Namun keputusan Latenri Ruwa mempelajari dan memeluk Islam ternyata tidak mendapat persetujuan dari anggota adat "Arung Puti" kerajaan Bone. Atas keputusan belajar dan memeluk Islam itulah menurut Nasrun yang mengakibatkan Latenri Ruwa ditolak di kerajaannya saat kembali.

"Saat ditolak itulah, Latenri Ruwa memilih tinggal di Bantaeng dan mengajarkan Islam di tempat ini," ujarnya. Latenri Ruwa akhirnya memutuskan untuk tinggal di Bantaeng sambil menyebarkan dan mengajarkan agama Islam di daerah yang pernah disinggahi laskar Majapahit dibawa pimpinan Patih Gaja Madah itu. Latenri Ruwa akhirnya menjadi salah satu dari empat legenda penyebar islam di Bantaeng.

Kepemimpinan Latenri Ruwa tidak berakhir setelah meninggalkan kerajaan Bone. Bermaksud tinggal di Bantaeng, Latenri Ruwa akhirnya kembali diangkat menjadi raja di Bantaeng dengan gelar kebangsawanan Bantaeng, Massangkirang Daeng Mamangung Karaeng Majjombea Matinroa Rijalanjang.

Latenri Ruwa dalam sejarah kerajaan Bantaeng dikenal sebagai raja ke 14 Bantaeng, yang memerintah sejak tahun 1590 hingga 1620. Latenri Ruwa kini menjadi salah satu legenda yang dikenal di Bantaeng. Tidak heran jika namanya menjadi maskot di pekubaran para bangsawan tersebut.

Saat penulis mengunjungi kompleks makam itu, sayangnya penjaga makan tersebut tidak berada ditempat. Penulispun tak dapat menemukan makam Latenri Ruwa. Rata-rata makam dikompleks tersebut memiliki arsitektur zaman dulu, sehingga penulis sangat kesulitan menemukan makam yang dimaksud. Ada dua gerbang untuk masuk ke kuburan ini. Hari itu, hanya gerbang yang ada pos jaganya yang terbuka. Tak ada seorangpun di pos penjagaan tersebut, walaupun pintunya terbuka lebar.

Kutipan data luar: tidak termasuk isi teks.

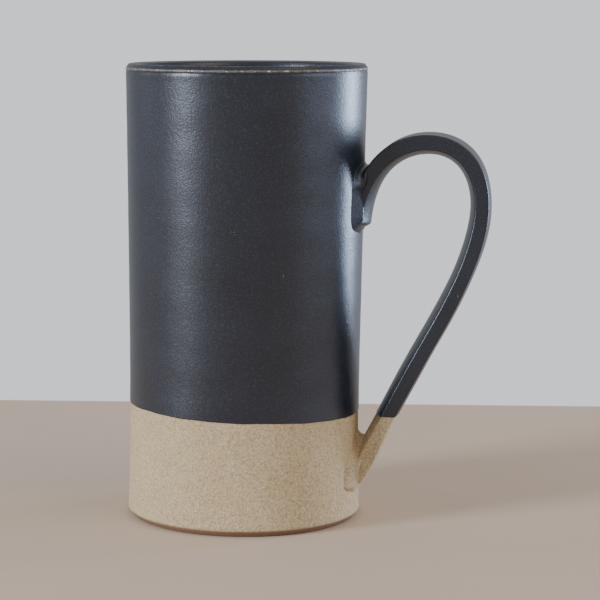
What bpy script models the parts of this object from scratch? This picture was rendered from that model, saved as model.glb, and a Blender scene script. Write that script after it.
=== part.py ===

Latenri Ruwa hingga saat ini kata Nasrun masih dikenal dan dikenang sebagai salah satu tokoh penyebar Islam di Bantaeng bersama Syeh Abdul Gani, yang namanya diabadikan menjadi nama masjid terbesar di Bantaeng. Penulis yang coba menelusuri jejak keluarga atau keturunan Latenri Ruwa tak berhasil menemukannya. Dia diperkirakan tidak memiliki keturunan Bantaeng. Pasalanya pasca pemerintahannya bukan dari garis keturunan Latenri Ruwa yang memegang pucuk pimpinan kerajaan melainkan orang Bantaeng asli.